Thursday, October 15, 2009

Eden Hall Farm: Response 5

Ten years ago I could run two miles in twelve minutes. I could muscle out around seventy-five push ups and just shy of a hundred sit ups. I was stationed at Fort Hood, Texas, only a couple years removed from basic training. I played softball, flag football, ultimate Frisbee…I was in peak physical condition. In fact, only two years before, I’d out run the German Polizei. But that’s another story for another time. I’m writing this because the other day at Eden Hall Farm, moving several tons of dirt around, shoveling it in and out of wheelbarrows, I felt my age and lack of conditioning.

Not that the work was all that difficult, or that I got winded, but I felt it, more so than I’ve felt in a while. Probably the last time I worked like that was helping my brother dig post holes for the deck he built. We used a mechanized auger, which you would think might make the job easier…I almost think we should have dug them by hand. Regardless, that’s some real work, physical labor. It puts into perspective the kind of thing I do for a living…sit at a desk, shuffle around a carpeted (occasionally tiled) floor, pushing buttons on this thing and that, scratching reminders on sticky notes. Sometimes, if I’m lucky, I get to crawl under a desk and unplug something, that gets the blood pumping. We get a lot of paper deliveries too. Moving those boxes around can work out the muscles, but at thirty-five (which includes at least fifteen years of fairly heavy beer drinking), my back is starting to give way to my front. The point, ultimately is, what is work? And I don’t mean the basic answer…doing something every day to pay the bills, that’s easy. My Uncle Lefty (owned a bowling alley, Suburban Lanes in Fairview, PA – I worked there as a pin boy for a couple weeks) had a sheet of paper pinned up in his office with this little saying (you’ve probably heard it before):

“We the willing, led by the unknowing, are doing the impossible for the ungrateful. We have done so much for so long with so little, we are now qualified to do anything with nothing.”
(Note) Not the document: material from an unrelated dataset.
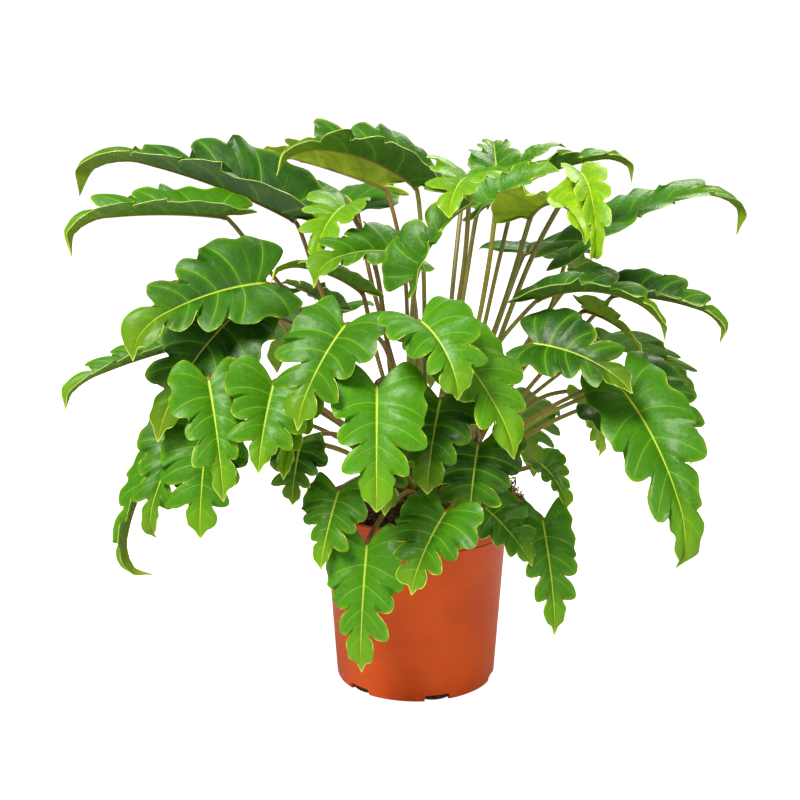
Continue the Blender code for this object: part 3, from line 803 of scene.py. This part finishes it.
def make_pot():
    """The moulded pot: a tapering body, a stepped collar, a rolled lip and a notched foot."""
    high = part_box("pot")[1]
    height, rim = high[2], high[0]
    ledge = height - COLLAR_HEIGHT
    body, foot = rim - BODY_INSET, rim - FOOT_INSET
    waist = foot + (body - foot) * 0.5
    inner = body - WALL
    profile = [
        (foot - WALL - 4 * MM, WALL),
        (foot - WALL - 1 * MM, WALL + 1 * MM),
        (foot - WALL, WALL + 4 * MM),
        (inner, ledge - 3 * MM),
        (rim - 3.7 * MM - WALL, ledge + 1 * MM),
        (rim - 0.8 * MM - WALL, height - 1.5 * MM),
        (rim - 0.4 * MM - WALL, height - 0.3 * MM),
        (rim - WALL + 0.4 * MM, height),
        (rim - 1.0 * MM, height),
        (rim - 0.3 * MM, height - 0.3 * MM),
        (rim, height - 1.1 * MM),
        (rim, height - 3.2 * MM),
        (rim - 0.4 * MM, height - 3.8 * MM),
        (rim - 1.1 * MM, height - 4.2 * MM),
        (rim - 1.3 * MM, height - 6 * MM),
        (rim - 3.3 * MM, ledge + 2.6 * MM),
        (rim - 2.7 * MM, ledge + 2.0 * MM),
        (rim - 2.7 * MM, ledge + 0.8 * MM),
        (rim - 3.1 * MM, ledge + 0.1 * MM),
        (rim - 4.9 * MM, ledge - 0.2 * MM),
        (body - 0.1 * MM, ledge - 1.2 * MM),
        (waist, ledge * 0.5),
        (foot + 0.3 * MM, 4 * MM),
        (foot, 2.4 * MM),
        (foot - 0.7 * MM, 1.0 * MM),
        (foot - 2.0 * MM, 0.2 * MM),
        (foot - 3.2 * MM, 0.0),
    ]
    pot = lathe("nursery_pot", profile, POT_STEPS, pot_material())
    for angle in notch_angles():
        deselect()
        bpy.ops.mesh.primitive_cube_add(size=1)
        block = bpy.context.active_object
        block.scale = (12 * MM, 25 * MM, 14 * MM)
        block.location = ((foot - 4 * MM) * math.cos(angle), (foot - 4 * MM) * math.sin(angle), 0)
        block.rotation_euler = (0, 0, angle)
        bpy.ops.object.transform_apply(location=True, rotation=True, scale=True)
        bevel = block.modifiers.new("rounding", "BEVEL")
        bevel.width = 2 * MM
        bevel.segments = 3
        apply_modifiers(block)
        cut = pot.modifiers.new("notch", "BOOLEAN")
        cut.operation = "DIFFERENCE"
        cut.object = block
        cut.solver = "EXACT"
        apply_modifiers(pot)
        bpy.data.objects.remove(block)
    return settle_piece(pot, "pot")


def copy_of(model, skin):
    """A copy of a modelled shape, with a mesh and a skin of its own."""
    made = model.copy()
    made.data = model.data.copy()
    made.data.materials.clear()
    made.data.materials.append(skin)
    bpy.context.scene.collection.objects.link(made)
    return made


def strand(model, places, thick, skin):
    """A fine root or fibre along these places, thinning at both ends."""
    grid, row, round_it = model
    made = copy_of(grid, skin)
    count = len(places)
    ends = np.sin(np.linspace(0.15, math.pi - 0.15, count)) ** 0.5
    ups = np.repeat(np.array([[0.13, 0.31, 0.94]]), count, 0)
    roll_tube(made, row, round_it, places, thick * ends, ups, np.full(count, 1.0))
    return made


def ball(fineness):
    deselect()
    bpy.ops.mesh.primitive_ico_sphere_add(subdivisions=fineness, radius=1)
    return bpy.context.active_object


def lump(model, place, turn, size, skin):
    """A rounded crumb, chip or knob."""
    made = copy_of(model, skin)
    made.data.transform(Matrix.LocRotScale(Vector(place), Euler(turn), Vector(size)))
    return made


def join(pieces, name, models):
    """Makes these pieces one, and takes away the shapes that they were copied from."""
    deselect()
    for piece in pieces:
        piece.select_set(True)
    bpy.context.view_layer.objects.active = pieces[0]
    bpy.ops.object.join()
    pieces[0].name = name
    for model in models:
        bpy.data.objects.remove(model)
    return close_tube(pieces[0])


def wandering(chance, start, way, length, count, wildness):
    """Places along a strand that sets out one way and wanders off it."""
    places, at, way = [np.asarray(start, float)], np.asarray(start, float), unit(way)
    for _ in range(count - 1):
        way = unit(way + chance.normal(0, wildness, 3))
        at = at + way * length / (count - 1)
        places.append(at)
    return np.array(places)


def shoulder(share):
    """How far the soil falls at this share of its reach, towards the pot's wall."""
    return SHOULDER_DROP * min(1, max(0, (share - 0.75) / 0.2))


def make_soil():
    """The root ball's top: crumbled peat with chips and fine roots on it, as far as the pot's wall."""
    low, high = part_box("soil")
    chance = np.random.default_rng(5)
    top, reach = high[2], high[0]
    level = top - SHOULDER_DROP
    profile = [(2 * MM, top - 1 * MM)]
    for share in np.linspace(0.05, 1.0, 34):
        profile.append((reach * share - 0.6 * MM, top - 1 * MM - shoulder(share)))
    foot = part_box("pot")[1][0] - FOOT_INSET - WALL
    profile += [(reach - 1.5 * MM, level - 14 * MM), (foot - 0.5 * MM, 5 * MM), (foot - 6 * MM, low[2])]
    peat = soil_material()
    soil = lathe("root_ball", profile, SOIL_STEPS, peat)
    mesh = soil.data
    co = np.array([v.co for v in mesh.vertices])
    upper = (co[:, 2] > level - 4 * MM) & (np.hypot(co[:, 0], co[:, 1]) < reach - 2 * MM)
    crumbs = 0.0
    for size in (15, 6, 3):
        wave = chance.uniform(0, 6.28, 4)
        x, y = co[:, 0] / (size * MM), co[:, 1] / (size * MM)
        bent = np.sin(x * 2.1 + wave[0] + np.sin(y * 1.7 + wave[1]))
        crumbs = crumbs + size * 0.09 * bent * np.sin(y * 2.3 + wave[2])
    co[:, 2] += np.where(upper, crumbs * MM, 0)
    mesh.vertices.foreach_set("co", co.astype(np.float32).ravel())
    dark = fibre_material("dead root fibre", "2A1C10", "7A5C38")
    chip, notch_shade_lump, fibre = ball(1), ball(3), tube_grid("fibre", FIBRE_ROWS, 5)
    pieces = [soil]
    for _ in range(240):
        angle, r = chance.uniform(0, 2 * math.pi), reach * math.sqrt(chance.uniform(0.3, 0.93))
        rise = top - shoulder(r / reach) + chance.uniform(-1, 1.5) * MM
        place = (r * math.cos(angle), r * math.sin(angle), rise)
        skin = peat if chance.random() < 0.7 else dark
        size = chance.uniform(0.8, 3.4, 3) * MM
        pieces.append(lump(chip, place, chance.uniform(0, 3, 3), size, skin))
    # Dark peat lumps inside the pot's notches, where the shadow under the pot falls: painted shade.
    for angle in notch_angles():
        r = foot + WALL - 5.2 * MM
        place = (r * math.cos(angle), r * math.sin(angle), 3.7 * MM)
        pieces.append(lump(notch_shade_lump, place, (0, 0, angle), (3.6 * MM, 13 * MM, 3.6 * MM), peat))
    for _ in range(110):
        angle, r = chance.uniform(0, 2 * math.pi), reach * math.sqrt(chance.uniform(0.3, 0.85))
        start = (r * math.cos(angle), r * math.sin(angle), top - 3 * MM + chance.uniform(0, 4) * MM)
        way = (chance.normal(), chance.normal(), chance.uniform(-0.1, 0.35))
        places = wandering(chance, start, way, chance.uniform(10, 32) * MM, FIBRE_ROWS, 0.35)
        places[:, 2] = np.maximum(places[:, 2], top - 8 * MM)
        inside = np.hypot(places[:, 0], places[:, 1])
        places[:, :2] *= np.minimum(1, (reach - 2 * MM) / inside)[:, None]
        pieces.append(strand(fibre, places, chance.uniform(0.25, 0.6) * MM, dark))
    return settle_piece(join(pieces, "root_ball", [chip, notch_shade_lump, fibre[0]]), "soil")


def make_crown():
    """The stump: a knobbly mound of old leaf bases, ringed with dry sheaths and brown fibres."""
    low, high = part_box("crown")
    chance = np.random.default_rng(8)
    centre = np.array([(low[0] + high[0]) / 2, (low[1] + high[1]) / 2])
    reach, top = (high[0] - low[0]) / 2, high[2]
    bark = fibre_material("fibrous stem base", "2E2012", "6B5230")
    sheath = fibre_material("dry papery sheath", "5A3E20", "A07C4C")
    knob, fibre = ball(2), tube_grid("fibre", FIBRE_ROWS, 6)
    pieces = []
    for k in range(46):
        r, angle = (reach - 7 * MM) * math.sqrt((k + 0.5) / 46), k * GOLDEN_TURN
        place = centre + r * np.array([math.cos(angle), math.sin(angle)])
        rise = 5 * MM * (1 - (r / reach) ** 2)
        spot = (place[0], place[1], top - 12 * MM + rise + chance.uniform(-1, 1) * MM)
        size = (chance.uniform(6, 8) * MM, chance.uniform(6, 8) * MM, chance.uniform(10, 12) * MM)
        pieces.append(lump(knob, spot, chance.uniform(-0.4, 0.4, 3), size, bark))
    for k in range(60):
        r, angle = (reach - 2 * MM) * math.sqrt(chance.uniform(0.35, 1)), chance.uniform(0, 2 * math.pi)
        out = np.array([math.cos(angle), math.sin(angle)])
        start = [*(centre + out * r), top - 12 * MM]
        lean = chance.uniform(0.05, 0.5)
        way = (*(out * lean), 1)
        places = wandering(chance, start, way, chance.uniform(16, 34) * MM, FIBRE_ROWS, 0.12)
        skin = sheath if k % 3 == 0 else bark
        pieces.append(strand(fibre, places, chance.uniform(0.6, 1.5) * MM, skin))
    for _ in range(70):
        angle = chance.uniform(0, 2 * math.pi)
        out = np.array([math.cos(angle), math.sin(angle)])
        start = [*(centre + out * reach * chance.uniform(0.8, 1.0)), top - 10 * MM]
        way = (*(out * 0.6), 0.5)
        places = wandering(chance, start, way, chance.uniform(14, 34) * MM, FIBRE_ROWS, 0.35)
        pieces.append(strand(fibre, places, chance.uniform(0.25, 0.5) * MM, sheath))
    return settle_piece(join(pieces, "stem_base", [knob, fibre[0]]), "crown")


def make_coir_clump():
    """A tuft of tan coir and old roots that stands up at the pot's rim, on the right."""
    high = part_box("soil")[1]
    chance = np.random.default_rng(3)
    middle = np.array([high[0] + 4 * MM, -6 * MM, high[2] + 11 * MM])
    tan = fibre_material("tan coir", "6A4826", "D4AE7C")
    dark = fibre_material("old root", "24170C", "6A4A2A")
    knob, fibre = ball(2), tube_grid("fibre", FIBRE_ROWS, 5)
    pieces = []
    for _ in range(18):
        place = middle + chance.normal(0, 1, 3) * [4 * MM, 6 * MM, 6 * MM] - [2 * MM, 0, 3 * MM]
        size = chance.uniform(3.5, 6.5, 3) * MM
        pieces.append(lump(knob, place, chance.uniform(0, 3, 3), size, dark))
    for k in range(240):
        start = middle + chance.normal(0, 1, 3) * [5 * MM, 7 * MM, 6.5 * MM] - [2 * MM, 0, 2 * MM]
        way = chance.normal(0, 1, 3) * [0.5, 1, 0.7] + [0.1, 0, 0.1]
        places = wandering(chance, start, way, chance.uniform(10, 22) * MM, FIBRE_ROWS, 0.6)
        places[:, 0] = np.minimum(places[:, 0], high[0] + 17 * MM)
        places[:, 2] = np.maximum(places[:, 2], high[2] - 8 * MM)
        skin = tan if k % 5 < 3 else dark
        pieces.append(strand(fibre, places, chance.uniform(0.5, 1.0) * MM, skin))
    clump = join(pieces, "coir_clump", [knob, fibre[0]])
    choose(clump)
    bpy.ops.object.shade_smooth_by_angle(angle=COIR_CREASE)
    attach(clump, "root")
    return clump


# ---------------------------------------------------------------- studio


def make_studio():
    """White paper under the pot and white air round it, a high key light from the left, and a weaker fill."""
    deselect()
    bpy.ops.mesh.primitive_plane_add(size=30, location=(0, 0, 0))
    floor = bpy.context.active_object
    floor.name = "studio_floor"
    paper, tree, shader = new_material("white studio paper", Roughness=0.9, Specular_IOR_Level=0.1)
    shader.inputs["Base Color"].default_value = srgb("E4E4E4")
    shader.inputs["Emission Color"].default_value = (1, 1, 1, 1)
    seen = node(tree, "ShaderNodeLightPath")["Is Camera Ray"]
    glow = node(tree, RANGE, [seen, 0.0, 1.0, 0.1, 0.95], interpolation_type="SMOOTHSTEP")[0]
    tree.links.new(glow, shader.inputs["Emission Strength"])
    floor.data.materials.append(paper)
    world = bpy.data.worlds.new("studio air")
    bpy.context.scene.world = world
    world.use_nodes = True
    tree = world.node_tree
    seen = node(tree, "ShaderNodeLightPath")["Is Camera Ray"]
    glow = node(tree, RANGE, [seen, 0.0, 1.0, 0.2, 1.0], interpolation_type="SMOOTHSTEP")[0]
    tree.links.new(glow, tree.nodes["Background"].inputs["Strength"])
    tree.nodes["Background"].inputs["Color"].default_value = (1, 1, 1, 1)
    for name, place, size, power in (
        ("key", (-0.9, -1.5, 2.4), 0.9, 102),
        ("fill", (1.8, -1.6, 1.3), 1.2, 13),
        ("back", (0.7, 1.7, 2.2), 1.2, 42),
    ):
        data = bpy.data.lights.new(name, "AREA")
        data.size = size
        data.energy = power
        data.color = (1.0, 0.975, 0.9)
        lamp = bpy.data.objects.new(name, data)
        bpy.context.scene.collection.objects.link(lamp)
        lamp.location = place
        aim = Vector((0, 0, 0.35)) - lamp.location
        lamp.rotation_euler = aim.to_track_quat("-Z", "Y").to_euler()


def make_camera():
    data = bpy.data.cameras.new("camera")
    data.sensor_width = 36
    data.lens = CAMERA_LENS
    camera = bpy.data.objects.new("camera", data)
    bpy.context.scene.collection.objects.link(camera)
    camera.location = CAMERA_PLACE
    camera.rotation_euler = (math.radians(90 - CAMERA_DIP), 0, 0)
    bpy.context.scene.camera = camera


def main():
    bpy.context.scene.view_settings.view_transform = "Standard"
    make_camera()
    make_studio()
    make_pot()
    make_soil()
    make_crown()
    make_coir_clump()
    make_leaves()


main()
The work I’m doing now, this creative writing, poetry, non-fiction, it’s nonetheless strenuous. I can feel myself being exercised (possibly even exorcised) as I continue to write. I’m trying not to take the same approach to a piece that I’ve taken before. I’m trying to enter the point of my work from somewhere outside its frame. Indeed, I am working, and that’s what a true writer does.

I’m realizing now that this is something I’ve been struggling over for sometime, wondering why I’m drawn to this, why I keep doing it, why sometimes, I have no choice but to put something down, but also, why quite often, I don’t. It’s easy to come up with reasons why we write: emotions balled up inside your head with little to no other outlet, opinions that you feel other people should, at the very least hear, something you thought of that made you laugh out loud, simply making a connection with somebody else. All of these are reasons to stop what you’re doing or take a few minutes in the evening to sit down and jot out a few lines of verse or a paragraph or two of prose…just like exercise. But, if you don’t do it, and do it consistently, you start to get stale, start to get stiff, start to get sore. The words get tougher to find. The dirt gets heavier. The wheelbarrow tilts. And you start to count the years until it falls.

1 comment:

  1. Eric, I love how you've connected writing and physical exercise/labor. I appreciated it. It's funny... I actually wrote a similar blog early on where I paralleled writing and field hockey. You build nicely between the two things, making that last line very powerful. I think this would be a very interesting longer piece...about writing, aging, exercising.